Most Australian businesses are prepared to contribute to the cost of quarantining temporary visa holders to speed up the return of foreign workers, a Senate committee has been told.
Hundreds of skilled workers have been stranded overseas and migration has ground to a halt since Australia closed its borders in March to stop the spread of coronavirus.
An Ernst and Young survey of 100 businesses found 78 per cent were open to partially covering the bill for the mandatory 14-day hotel quarantine for returning travellers if the government grants an exemption for temporary visa holders needed to fill skills shortages.
Australian technology company IRESS is among many in that sector that has relied on temporary visa holders to fill specific skill shortages within their business.
The company’s CEO Andrew Walsh told SBS News it should be on the employer to meet the coronavirus-related costs of bringing in an overseas worker they can’t source locally.
“Completely – I mean it shouldn’t be for the taxpayer that’s for sure and if there is a private company need for that talent they should be supporting that,” he said.
The international travel ban means that Australia’s borders have been closed to all travellers except Australian citizens and permanent residents.
In a submission to a parliamentary committee examing Australia’s response to the pandemic, Ernst and Young said that demand for exemptions for workers to travel to Australia had been increasing due to ongoing shortages of critical skills.
Nearly two-thirds of businesses were also prepared to contribute to the cost of COVID-19 testing of returned foreign workers and 60 per cent said they would pay for some supplies during quarantine.
Ernst and Young’s submission also called for a clear application process to be established for businesses seeking exemptions to the travel ban for workers.
IRESS’s Mr Walsh said there remained uncertainty for tech companies over when global recruitment would be possible again.
“It gets worse the more capability you need because you just won’t be able to source that in Australia and if you can’t have overseas [workers] then your options are pretty limited,” he said.
“If you have got a specific role and a specific need, then your timeframe’s short. That’s going to be a massive problem if that’s how they’ve sought to fill the gap.”
Queensland is so far the only state or territory to announce it will start charging returned overseas travellers for quarantining in government arranged accommodation from 1 July.
Adults will be charged $2,800 for the 14-day stay with this cost coming down to $3,710 for couples and a family of four would be charged $4,620.
The Australian Industry Group’s head of government affairs, Tony Melville, warned the cost of quarantine could act as an “unnecessary barrier” to businesses wanting to bring in workers from overseas.
“If you say to a business would you pay quarantine costs, they might say yes … but we have seen from Queensland that the costs are very high for quarantine,” he told SBS News.
“It would certainly be a cost signal that would be in the negative for bringing someone into Australia.”
The Ernst and Young submission has also criticised “inconsistent-decision making” on applications for exemptions from incoming travellers.
“The assessment process needs to be refined and the assessment criteria need to be made transparent and applied consistently,” Ernst and Young global immigration leader Wayne Parcell wrote.

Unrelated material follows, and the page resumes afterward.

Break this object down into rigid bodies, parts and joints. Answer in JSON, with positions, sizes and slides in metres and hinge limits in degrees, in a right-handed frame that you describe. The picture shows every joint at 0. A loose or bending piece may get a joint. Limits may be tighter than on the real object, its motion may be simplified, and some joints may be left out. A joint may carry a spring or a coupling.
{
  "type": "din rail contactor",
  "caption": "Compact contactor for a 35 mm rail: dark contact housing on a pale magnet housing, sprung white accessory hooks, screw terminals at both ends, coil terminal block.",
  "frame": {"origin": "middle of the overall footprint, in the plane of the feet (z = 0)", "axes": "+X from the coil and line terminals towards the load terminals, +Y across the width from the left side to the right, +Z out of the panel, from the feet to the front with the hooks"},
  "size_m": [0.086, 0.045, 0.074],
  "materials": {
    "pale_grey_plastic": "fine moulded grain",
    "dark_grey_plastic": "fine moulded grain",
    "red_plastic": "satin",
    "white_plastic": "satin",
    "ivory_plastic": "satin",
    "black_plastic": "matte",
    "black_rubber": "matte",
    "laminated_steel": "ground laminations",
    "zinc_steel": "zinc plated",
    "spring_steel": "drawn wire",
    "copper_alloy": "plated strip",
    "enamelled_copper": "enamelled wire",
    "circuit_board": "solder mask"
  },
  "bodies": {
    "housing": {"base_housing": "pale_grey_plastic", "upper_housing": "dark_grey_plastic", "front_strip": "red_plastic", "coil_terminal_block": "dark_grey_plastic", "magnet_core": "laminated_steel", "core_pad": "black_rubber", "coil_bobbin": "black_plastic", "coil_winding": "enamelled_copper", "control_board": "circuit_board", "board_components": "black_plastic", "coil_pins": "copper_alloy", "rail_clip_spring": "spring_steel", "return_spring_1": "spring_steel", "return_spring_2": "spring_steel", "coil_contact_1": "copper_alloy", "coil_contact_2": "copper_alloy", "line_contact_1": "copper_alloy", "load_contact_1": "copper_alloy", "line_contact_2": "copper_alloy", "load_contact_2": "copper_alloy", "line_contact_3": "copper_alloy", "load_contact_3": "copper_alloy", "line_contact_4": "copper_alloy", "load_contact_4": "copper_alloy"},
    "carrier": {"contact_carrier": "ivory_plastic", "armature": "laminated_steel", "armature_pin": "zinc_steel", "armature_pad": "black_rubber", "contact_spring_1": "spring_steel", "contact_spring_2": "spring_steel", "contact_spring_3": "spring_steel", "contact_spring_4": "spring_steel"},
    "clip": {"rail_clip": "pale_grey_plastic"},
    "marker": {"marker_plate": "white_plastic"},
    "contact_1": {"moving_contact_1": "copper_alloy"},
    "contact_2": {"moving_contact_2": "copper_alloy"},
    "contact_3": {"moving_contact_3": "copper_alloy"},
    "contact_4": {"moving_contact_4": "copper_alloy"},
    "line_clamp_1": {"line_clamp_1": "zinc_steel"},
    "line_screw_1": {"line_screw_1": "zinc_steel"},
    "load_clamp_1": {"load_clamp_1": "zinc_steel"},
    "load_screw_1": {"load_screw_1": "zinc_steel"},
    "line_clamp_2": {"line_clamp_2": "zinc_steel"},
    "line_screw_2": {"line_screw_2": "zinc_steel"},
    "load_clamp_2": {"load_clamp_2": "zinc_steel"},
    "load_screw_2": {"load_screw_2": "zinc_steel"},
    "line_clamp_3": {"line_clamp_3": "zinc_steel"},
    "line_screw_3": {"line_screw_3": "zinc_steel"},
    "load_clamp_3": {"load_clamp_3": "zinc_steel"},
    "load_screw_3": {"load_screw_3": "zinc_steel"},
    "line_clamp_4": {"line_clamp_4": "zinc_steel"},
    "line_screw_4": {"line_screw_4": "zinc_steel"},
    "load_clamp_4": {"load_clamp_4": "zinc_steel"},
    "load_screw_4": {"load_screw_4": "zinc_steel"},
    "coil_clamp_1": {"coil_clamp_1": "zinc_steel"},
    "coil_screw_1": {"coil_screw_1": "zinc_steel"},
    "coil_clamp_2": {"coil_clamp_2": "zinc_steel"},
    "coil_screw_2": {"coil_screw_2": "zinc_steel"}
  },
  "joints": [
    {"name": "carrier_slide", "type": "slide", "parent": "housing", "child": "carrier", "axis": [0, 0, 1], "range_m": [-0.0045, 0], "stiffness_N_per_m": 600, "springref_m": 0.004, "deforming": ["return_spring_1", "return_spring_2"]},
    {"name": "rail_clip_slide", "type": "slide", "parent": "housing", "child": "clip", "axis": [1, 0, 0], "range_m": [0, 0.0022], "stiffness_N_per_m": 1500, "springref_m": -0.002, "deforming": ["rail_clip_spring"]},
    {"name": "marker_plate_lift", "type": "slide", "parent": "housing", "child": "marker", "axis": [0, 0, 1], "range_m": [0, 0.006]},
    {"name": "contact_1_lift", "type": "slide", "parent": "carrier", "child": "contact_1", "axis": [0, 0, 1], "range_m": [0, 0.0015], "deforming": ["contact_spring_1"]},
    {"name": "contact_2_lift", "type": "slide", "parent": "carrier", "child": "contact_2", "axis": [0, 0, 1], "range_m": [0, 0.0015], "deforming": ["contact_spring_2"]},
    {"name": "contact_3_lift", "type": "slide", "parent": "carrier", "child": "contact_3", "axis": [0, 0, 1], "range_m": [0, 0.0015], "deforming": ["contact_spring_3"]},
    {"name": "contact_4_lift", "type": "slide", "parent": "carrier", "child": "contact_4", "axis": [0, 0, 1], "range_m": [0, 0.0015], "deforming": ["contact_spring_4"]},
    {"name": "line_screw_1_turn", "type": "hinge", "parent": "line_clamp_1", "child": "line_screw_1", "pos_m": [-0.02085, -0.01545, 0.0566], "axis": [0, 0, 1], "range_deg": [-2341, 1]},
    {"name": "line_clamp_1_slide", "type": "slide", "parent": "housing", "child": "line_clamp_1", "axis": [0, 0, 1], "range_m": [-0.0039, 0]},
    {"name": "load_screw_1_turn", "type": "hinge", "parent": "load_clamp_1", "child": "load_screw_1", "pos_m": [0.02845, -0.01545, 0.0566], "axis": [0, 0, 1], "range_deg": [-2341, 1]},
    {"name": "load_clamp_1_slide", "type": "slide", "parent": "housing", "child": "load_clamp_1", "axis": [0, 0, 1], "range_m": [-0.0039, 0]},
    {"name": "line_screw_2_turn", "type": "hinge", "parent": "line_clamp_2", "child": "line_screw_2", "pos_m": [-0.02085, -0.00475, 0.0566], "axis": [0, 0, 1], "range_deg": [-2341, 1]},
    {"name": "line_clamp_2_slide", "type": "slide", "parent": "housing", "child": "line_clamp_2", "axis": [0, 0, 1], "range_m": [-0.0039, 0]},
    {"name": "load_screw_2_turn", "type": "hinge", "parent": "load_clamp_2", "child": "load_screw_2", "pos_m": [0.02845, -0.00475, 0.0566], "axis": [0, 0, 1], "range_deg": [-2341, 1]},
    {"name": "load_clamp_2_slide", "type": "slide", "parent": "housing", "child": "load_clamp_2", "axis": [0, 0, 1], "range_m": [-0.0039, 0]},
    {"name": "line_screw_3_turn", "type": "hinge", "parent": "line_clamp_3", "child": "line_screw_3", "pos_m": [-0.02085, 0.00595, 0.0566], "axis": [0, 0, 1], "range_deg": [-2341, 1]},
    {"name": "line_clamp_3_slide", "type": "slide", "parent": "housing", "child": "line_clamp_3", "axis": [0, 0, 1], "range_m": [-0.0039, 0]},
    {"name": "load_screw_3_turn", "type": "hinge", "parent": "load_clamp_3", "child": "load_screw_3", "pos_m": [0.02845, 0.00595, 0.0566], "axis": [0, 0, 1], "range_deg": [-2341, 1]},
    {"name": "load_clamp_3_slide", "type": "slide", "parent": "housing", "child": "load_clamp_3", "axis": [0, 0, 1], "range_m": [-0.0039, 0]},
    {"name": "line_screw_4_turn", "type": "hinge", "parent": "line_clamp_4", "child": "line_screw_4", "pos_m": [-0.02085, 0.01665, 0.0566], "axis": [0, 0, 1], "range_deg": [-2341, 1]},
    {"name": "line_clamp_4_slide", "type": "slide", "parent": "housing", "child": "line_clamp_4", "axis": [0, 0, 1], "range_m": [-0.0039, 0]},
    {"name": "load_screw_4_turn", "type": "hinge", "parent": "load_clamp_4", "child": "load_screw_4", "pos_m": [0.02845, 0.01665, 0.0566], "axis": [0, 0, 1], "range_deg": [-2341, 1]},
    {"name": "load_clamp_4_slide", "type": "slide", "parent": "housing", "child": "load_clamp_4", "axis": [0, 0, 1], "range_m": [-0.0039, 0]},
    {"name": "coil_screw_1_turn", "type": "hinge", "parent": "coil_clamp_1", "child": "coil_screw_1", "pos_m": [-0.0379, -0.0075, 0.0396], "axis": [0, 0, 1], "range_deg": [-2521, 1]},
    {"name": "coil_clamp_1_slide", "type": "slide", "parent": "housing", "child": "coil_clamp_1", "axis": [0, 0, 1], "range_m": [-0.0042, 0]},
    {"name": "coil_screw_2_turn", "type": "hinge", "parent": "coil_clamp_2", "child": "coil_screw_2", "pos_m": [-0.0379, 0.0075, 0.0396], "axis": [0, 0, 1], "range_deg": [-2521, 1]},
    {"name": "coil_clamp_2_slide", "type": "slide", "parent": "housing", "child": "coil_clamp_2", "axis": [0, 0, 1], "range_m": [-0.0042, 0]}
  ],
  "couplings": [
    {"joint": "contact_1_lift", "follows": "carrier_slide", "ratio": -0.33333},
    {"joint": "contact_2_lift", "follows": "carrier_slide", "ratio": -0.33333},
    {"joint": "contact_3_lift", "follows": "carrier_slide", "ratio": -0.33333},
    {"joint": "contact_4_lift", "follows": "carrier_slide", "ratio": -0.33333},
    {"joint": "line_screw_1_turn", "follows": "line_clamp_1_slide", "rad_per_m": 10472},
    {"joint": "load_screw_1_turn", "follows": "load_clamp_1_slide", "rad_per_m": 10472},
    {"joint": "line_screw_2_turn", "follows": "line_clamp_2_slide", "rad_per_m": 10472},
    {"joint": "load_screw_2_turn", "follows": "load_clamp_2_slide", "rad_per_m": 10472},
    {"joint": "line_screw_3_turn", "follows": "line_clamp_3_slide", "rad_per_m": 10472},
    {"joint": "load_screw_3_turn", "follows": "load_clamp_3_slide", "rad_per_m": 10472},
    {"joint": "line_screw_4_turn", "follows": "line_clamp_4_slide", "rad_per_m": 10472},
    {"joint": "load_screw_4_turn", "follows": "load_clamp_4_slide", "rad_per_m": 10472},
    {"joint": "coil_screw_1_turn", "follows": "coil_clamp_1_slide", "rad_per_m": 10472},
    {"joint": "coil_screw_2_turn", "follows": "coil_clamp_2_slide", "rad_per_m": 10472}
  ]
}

“As Australia begins to restart the economy, business will need greater certainty that they can access the skilled workforce required to contribute to the country’s economic recovery.”

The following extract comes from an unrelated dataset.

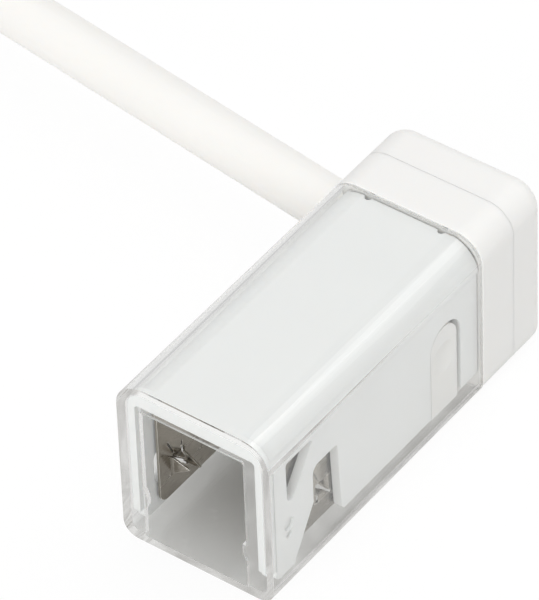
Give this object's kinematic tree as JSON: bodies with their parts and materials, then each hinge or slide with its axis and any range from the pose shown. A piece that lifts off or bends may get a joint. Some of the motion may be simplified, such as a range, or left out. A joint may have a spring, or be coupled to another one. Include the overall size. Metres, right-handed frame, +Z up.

Border Force Commissioner Michael Outram was pressed on the government’s criteria for determining these exemptions at the Senate inquiry on COVID-19 in May.
He explained these decisions were made on a “case-by-case” basis describing how the complexity of these cases made it hard to apply specific criteria against applications.
Travellers currently must apply for a travel exemption based on a compelling reason or compassionate circumstances where there is no risk to public health.
But Ernst and Young reported that applications for exemptions submitted on behalf of clients had produced “varied and unpredictable” results.
Of 20 applications made, nine were approved promptly, another nine refused and then four of these subsequently approved based on the same applications.
Mr Parcell said examples like this had not created confidence that a clear process or established assessment criteria was being used.
“The variation in outcome of decisions creates more uncertainty for business,” he said.
“Business cannot determine which circumstances will carry more weight and which cases will be considered compelling or compassionate.”
The submission recommends clear critera for assessing temporary visa holder’s applications to enter Australia be developed.
The Australian Industry Group’s head of government affairs Tony Melville said high unemployment in Australia didn’t mean that businesses wouldn’t still require migrants to fill specific skill shortages.
“We should be looking at making sure the exemptions aren’t too tightly interpreted,” he said.
“Not being able to bring in these temporary migrants will have a detrimental effect on a lot of businesses.”
Immigration Minister Alan Tudge has warned it could be some time before Australia’s borders reopen with this decision potentially pending on the availability of a global vaccine.
Australia’s net migration intake is forecast to drop 85 per cent over the next financial year due to border closures.